*AVAILABLE RECORDS:*
··········
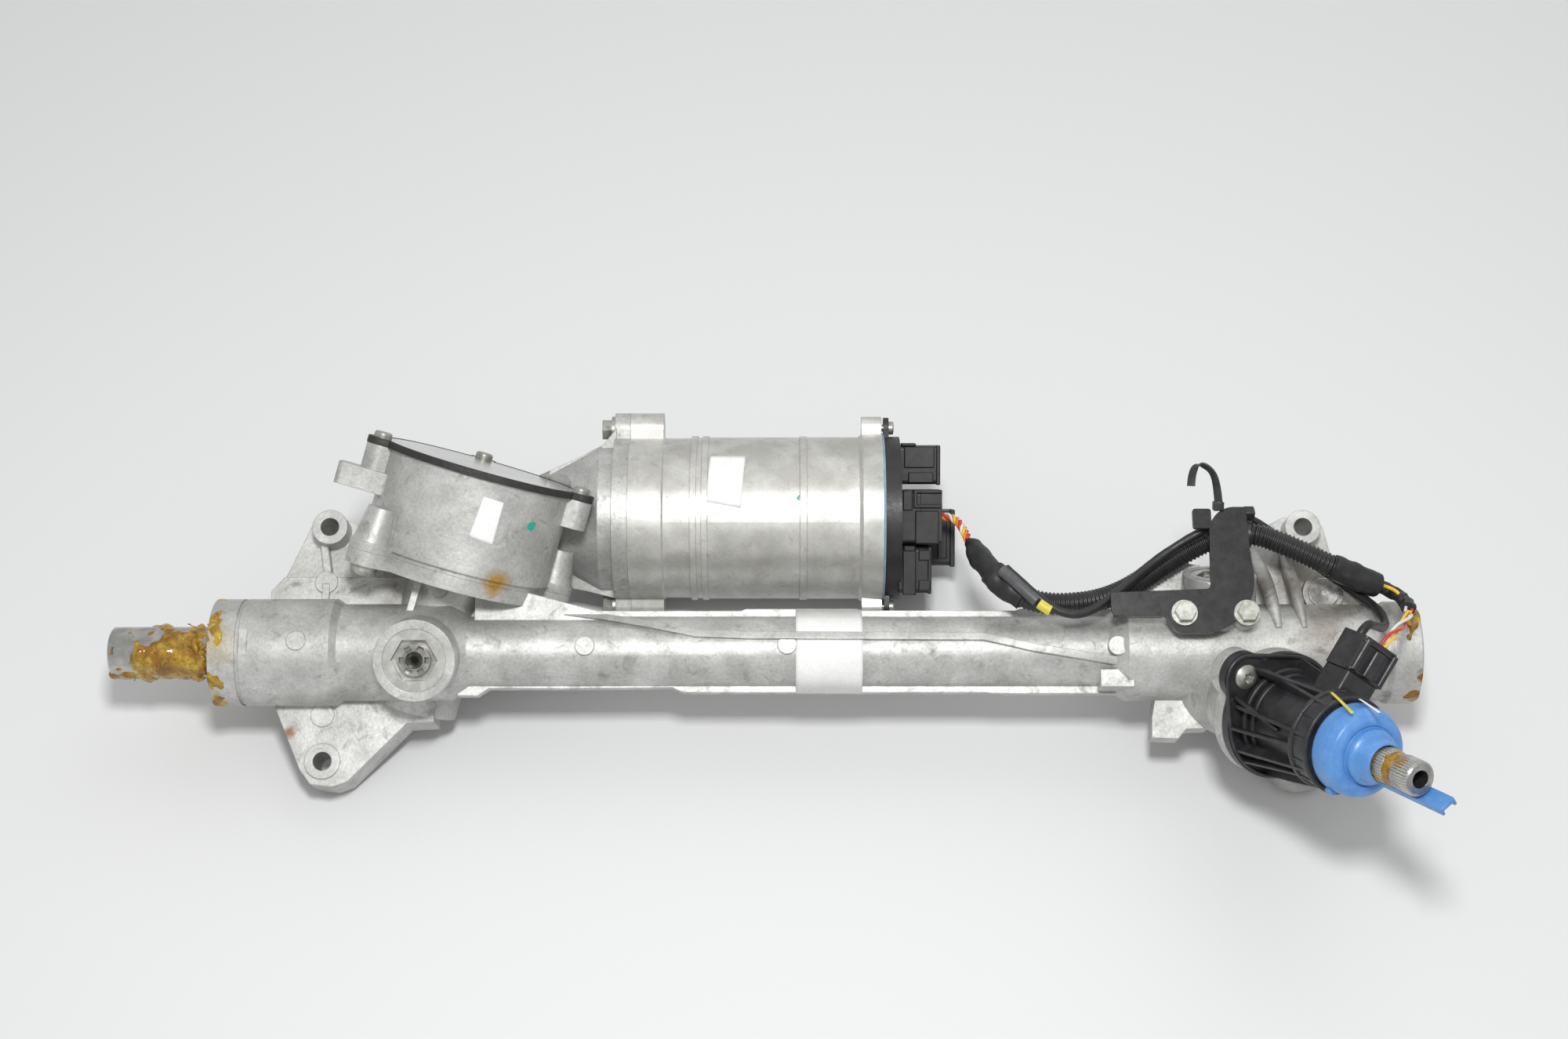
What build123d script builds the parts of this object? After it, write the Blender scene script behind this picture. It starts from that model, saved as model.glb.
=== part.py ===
import math
import os

from build123d import *

os.makedirs("parts", exist_ok=True)

# Electric steering gear with two pinions on one rack. X runs along the rack, Y and Z are set
# by the mounting bosses, and the whole gear is turned by the lie angle when it is written,
# so that it rests on its motor and on the tips of its front lugs.
lie_angle = 22.0

# Fits
run_fit = 0.03
loose_fit = 0.3

# Rack bar
rack_radius = 14.0
rack_length = 702.0
rack_left_x = -58.0
rack_slide_left = 42.0
rack_slide_right = 108.0
rack_thread_radius = 6.9
rack_thread_depth = 24.0
rack_chamfer = 1.2

# Rack housing
housing_length = 654.0
ring_radius = 29.3
ring_band = 14.5
groove_width = 2.0
groove_depth = 0.9
left_barrel_end = 65.0
body_radius = 26.5
left_body_end = 128.0
tube_start = 138.0
tube_radius = 19.6
flange_half_height = 3.0
rib_crest_radius = 22.2
rib_half_width = 2.1
tube_end = 486.0
right_body_start = 496.0
right_ring_start = 636.0
right_ring_radius = 28.0
rack_bore_radius = 15.2
bush_radius = 17.0
bush_length = 14.0
bush_inset = 20.0

# Mounting bosses
mount_left_x = 58.0
mount_right_x = 598.0
mount_upper_y = 70.0
mount_lower_y = -59.0
mount_hole_radius = 5.1
mount_boss_radius = 9.8
lower_ring_height = 1.0
mount_floor_z = -32.0
upper_boss_top_z = 5.0
lower_boss_top_z = -8.0
upper_lug_top_z = -9.0

# Pinions and rack teeth
tooth_module = 1.5
pinion_teeth = 12
pinion_pressure = 25.0
pinion_backlash = 0.2
root_gap = 0.4
pinion_face = 30.0
rack_pitch_height = 9.5
tooth_run_out = 10.0
pinion_bore_radius = 12.5
journal_radius = 8.5
foot_journal_radius = 6.0
foot_bearing_radius = 11.0
foot_bearing_length = 10.0
foot_bearing_start = -30.0
head_bearing_radius = 20.0
head_bearing_length = 12.0
head_bearing_start = 28.0

# Assist side
assist_x = 113.0
assist_tilt = 18.06
assist_cross = 16.2
yoke_radius = 16.0
yoke_boss_radius = 22.0
yoke_boss_height = 40.0
yoke_foot = 5.0
yoke_head = 26.0
yoke_plug_radius = 17.0
yoke_plug_length = 8.5
plug_hex_across = 11.0
plug_recess = 4.5
spring_radius = 6.0
spring_wire = 1.1
spring_turns = 3.0
spring_pocket = 5.0
tower_radius = 24.0
tower_foot = -34.0
joint_face = 48.0
joint_plate = 8.0
joint_radius = 50.0
joint_bolt_reach = 58.0
joint_bolt_angles = (224, 20, 80)
joint_ear_radius = 11.0
joint_boss_top = 72.0

# Worm gear
wheel_teeth = 41
worm_distance = 54.0
wheel_mid = 73.0
wheel_width = 14.0
wheel_pressure = 20.0
wheel_backlash = 0.35
hub_radius = 34.0
hub_core_radius = 14.0
hub_web = 6.0
worm_thread_turns = 2.5
worm_thread_depth = 0.6
worm_bearing_radius = 13.5
worm_bearing_length = 9.0
worm_bearing_offset = 27.5
worm_end_x = 201.0
worm_journal_radius = 5.0
drum_radius = 52.5
drum_bore_radius = 49.6
drum_top = 103.0
drum_floor = 6.0
cover_thickness = 2.6
cover_seal_thickness = 1.0
cover_radius = 54.5
cover_screw_reach = 57.0
cover_screw_angles = (197, 357, 97)
cover_ear_radius = 7.5

# Motor and control unit on the worm's line
worm_tube_radius = 18.5
worm_tube_start = 92.0
neck_start_x = 172.0
neck_end_x = 205.0
neck_radius = 42.0
worm_flange_x = 213.0
motor_face_x = 222.0
motor_flange_end = 241.0
motor_radius = 47.0
motor_wall = 3.0
motor_joint_x = 319.0
control_end_x = 366.0
control_flange_x = 354.5
control_flange_radius = 49.5
control_seal_thickness = 1.2
end_cover_thickness = 9.0
end_cover_radius = 47.0
motor_bolt_reach = 51.0
motor_lug_radius = 9.5
motor_shaft_radius = 6.0
rotor_start_x = 248.0
rotor_end_x = 298.0
rotor_radius = 24.0
stator_bore_radius = 25.0
motor_bearing_radius = 14.0
motor_bearing_length = 8.0
front_bearing_x = 228.0
rear_bearing_x = 305.0
board_x = 336.0

# Steering side
steering_x = 547.4
steering_tilt = 27.0
steering_cross = 22.8
steering_yoke_radius = 15.0
steering_boss_radius = 20.0
steering_boss_height = 44.0
steering_yoke_head = 27.0
steering_plug_radius = 16.0
steering_face = 58.0
sensor_flange_thickness = 5.0
sensor_flange_radius = 34.0
sensor_screw_reach = 34.0
sensor_screw_angle = 135.0
sensor_ear_radius = 13.0
sensor_neck_radius = 20.5
sensor_neck_end = 72.0
sensor_body_radius = 23.0
sensor_rim_radius = 25.0
sensor_rim_base = 108.0
sensor_top = 120.0
sensor_wall = 2.5
sensor_seal_thickness = 1.0
shaft_radius = 8.5
shaft_base = 50.3
shaft_end = 178.0
torsion_radius = 2.6
torsion_foot = 12.0
torsion_head = 150.0
cap_radius = 20.0
cap_base = 120.4
cap_neck_end = 148.0
cap_tongue_end = 191.0

# Harness and its bracket
bracket_thickness = 2.5
bracket_top_z = 38.0
bracket_bolt_xs = (524.0, 557.5)
bracket_bolt_y = 13.5
bracket_bolt_depth = 10.0
conduit_radius = 6.2
cable_radius = 2.5
lead_radius = 3.0
tape_radius = 8.0

# Round plug on the right body
side_plug_spot = (608.2, 33.6)
side_plug_radius = 8.2
side_plug_depth = 5.0
side_plug_z = 0.5


def rad(angle):
    return math.radians(angle)


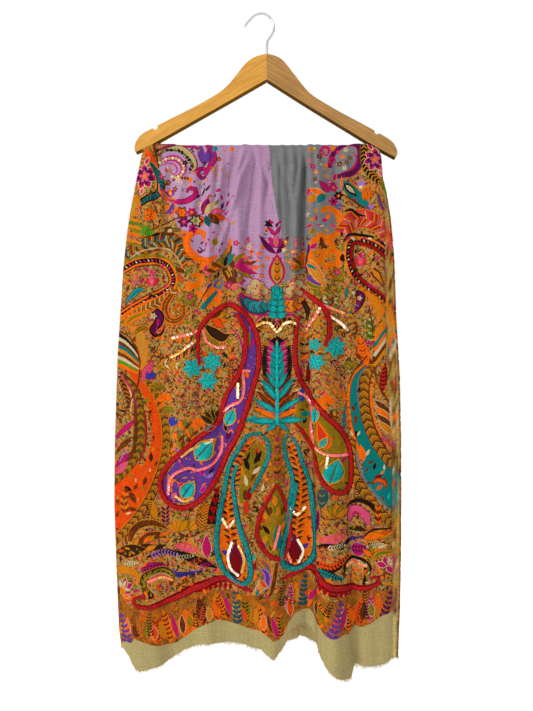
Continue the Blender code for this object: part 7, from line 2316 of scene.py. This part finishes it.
def arm_outline(top, under, notch):
    """The arm's outline with a smooth upper edge and the round notch for a loop."""
    upper = even(spline(top, 160), 3.0)
    lower = even(spline(under, 60), 6.0)
    x, z, radius = notch
    centre = np.array([x, z])
    inside = np.where(np.linalg.norm(upper - centre, axis=1) < radius)[0]
    ends = upper[inside[0] - 1] - centre, upper[inside[-1] + 1] - centre
    chord = ends[1] - ends[0]
    down = np.array([-chord[1], chord[0]]) * (-1.0 if chord[0] > 0 else 1.0)
    arc = []
    for way, order in ((ends[0], (0.0, 0.3, 0.6, 0.8, 1.0)), (ends[1], (0.8, 0.6, 0.3, 0.0))):
        for share in order:
            spot = way / np.linalg.norm(way) * (1.0 - share) + down / np.linalg.norm(down) * share
            arc.append(centre + spot / np.linalg.norm(spot) * radius)
    return np.vstack([upper[:inside[0]], arc, upper[inside[-1] + 1:], lower[::-1]])


def build_arm(name, top, under, notch, material, node):
    """One arm as a board with eased edges, moved a little towards the joint in the middle."""
    line = arm_outline(top, under, notch)
    mesh = bmesh.new()
    half = HANGER_THICK / 2.0
    away = MITRE_X - line[:, 0]
    closer = np.where(np.abs(away) < MITRE_NEAR, np.sign(away) * MITRE_CLOSER, 0.0)
    line = line + np.stack([closer, np.zeros(len(line))], axis=1)
    verts = [mesh.verts.new((x * MM, -half * MM, z * MM)) for x, z in line]
    face = mesh.faces.new(verts)
    grown = bmesh.ops.extrude_face_region(mesh, geom=[face])["geom"]
    for item in grown:
        if isinstance(item, bmesh.types.BMVert):
            item.co.y = half * MM
    bmesh.ops.recalc_face_normals(mesh, faces=mesh.faces[:])
    rims = [edge for edge in mesh.edges if abs(edge.verts[0].co.y - edge.verts[1].co.y) < 1e-6]
    bmesh.ops.bevel(mesh, geom=rims, offset=ARM_EASING * MM, segments=4, profile=0.6, affect="EDGES",
                    clamp_overlap=True)
    flat = [f for f in mesh.faces if len(f.verts) > 4]
    bmesh.ops.triangulate(mesh, faces=flat)
    data = bpy.data.meshes.new(name)
    mesh.to_mesh(data)
    mesh.free()
    for poly in data.polygons:
        poly.use_smooth = abs(poly.normal.y) < 0.999
    data.materials.append(material)
    item = new_piece(name, data)
    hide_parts(node)
    return item


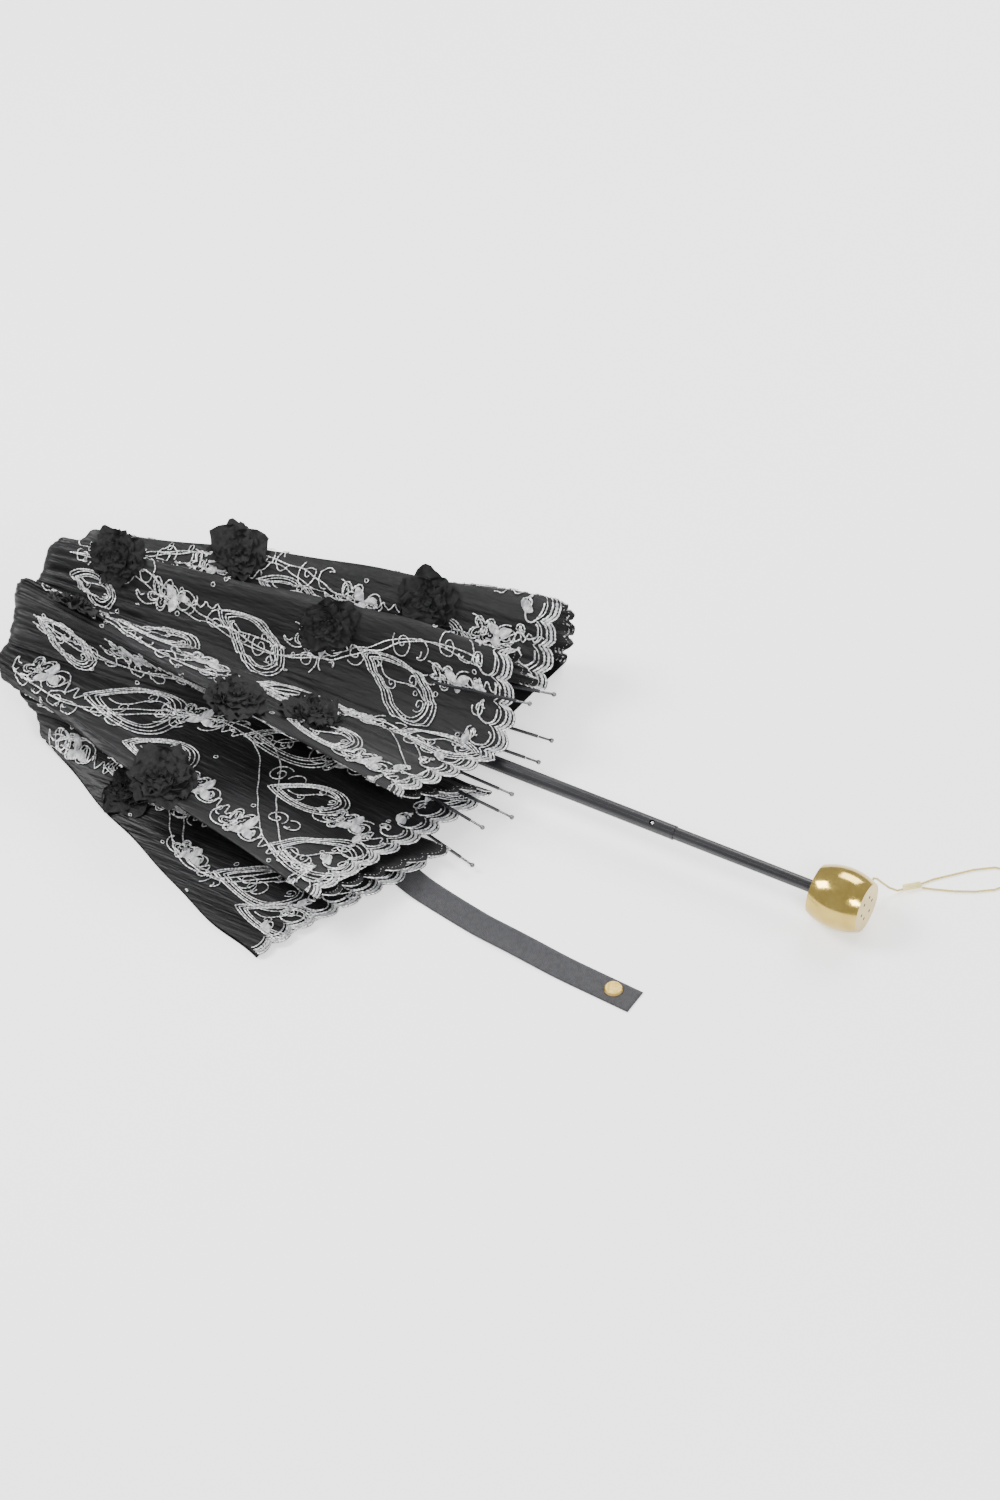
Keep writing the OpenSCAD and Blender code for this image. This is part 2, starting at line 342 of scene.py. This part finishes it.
··········
*WHAT YOU ARE ASKED TO DO:* Only the lines from the one containing "hide_parts(node)" through the end of the entries above belong in the answer; repeat them exactly.

*EXERCISE SOLUTION:*
    hide_parts(node)
    return item


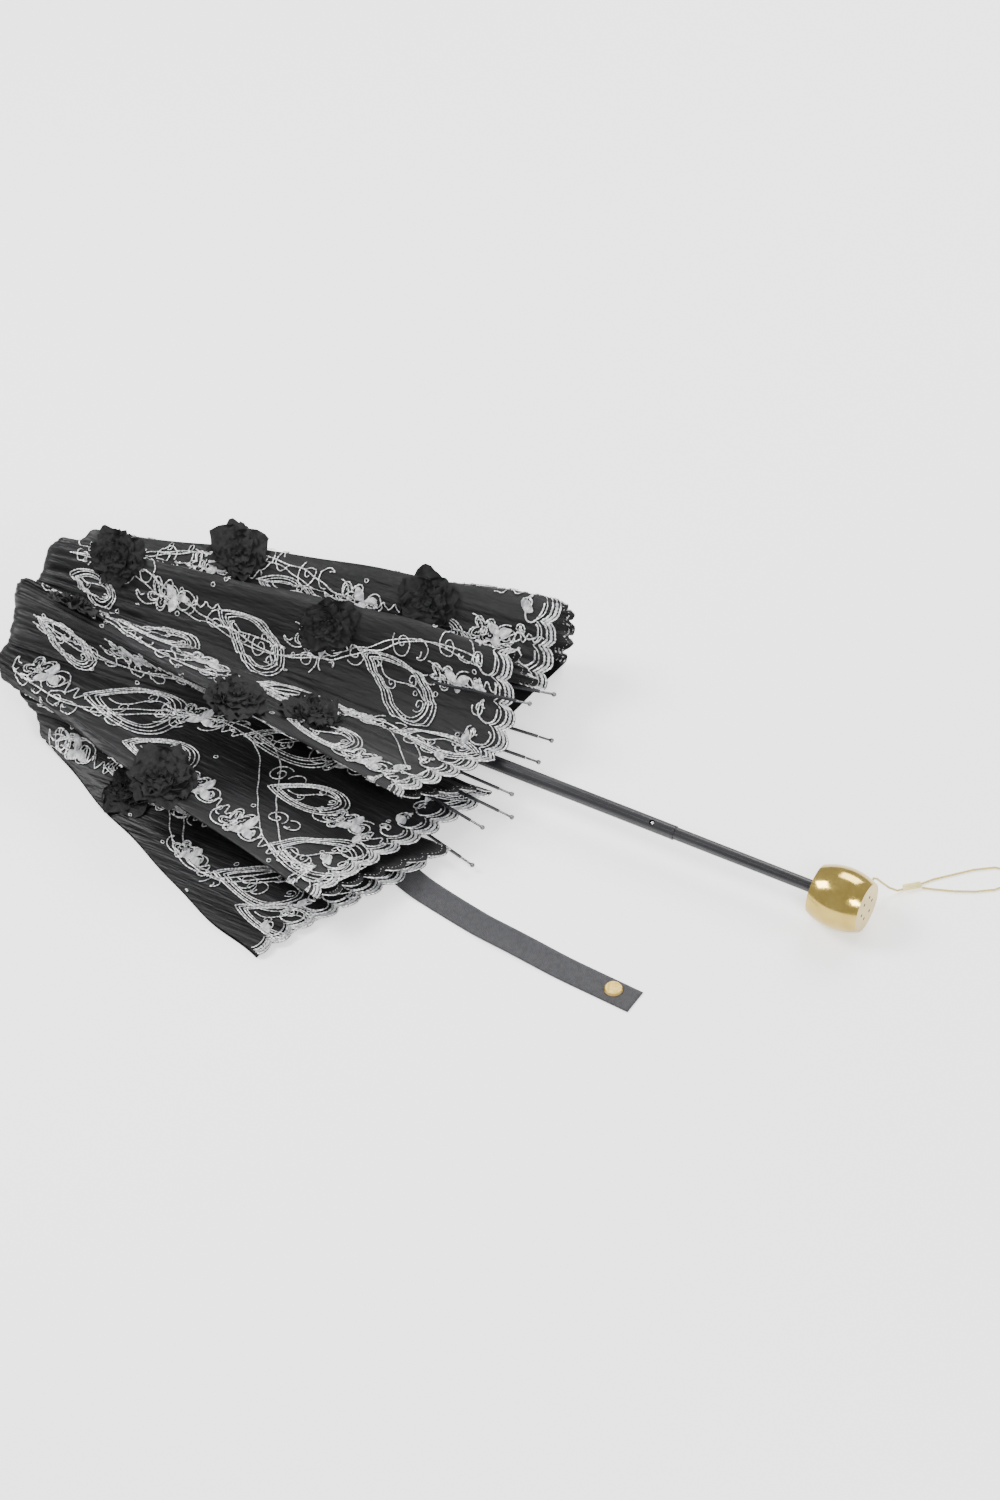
Keep writing the OpenSCAD and Blender code for this image. This is part 2, starting at line 342 of scene.py. This part finishes it.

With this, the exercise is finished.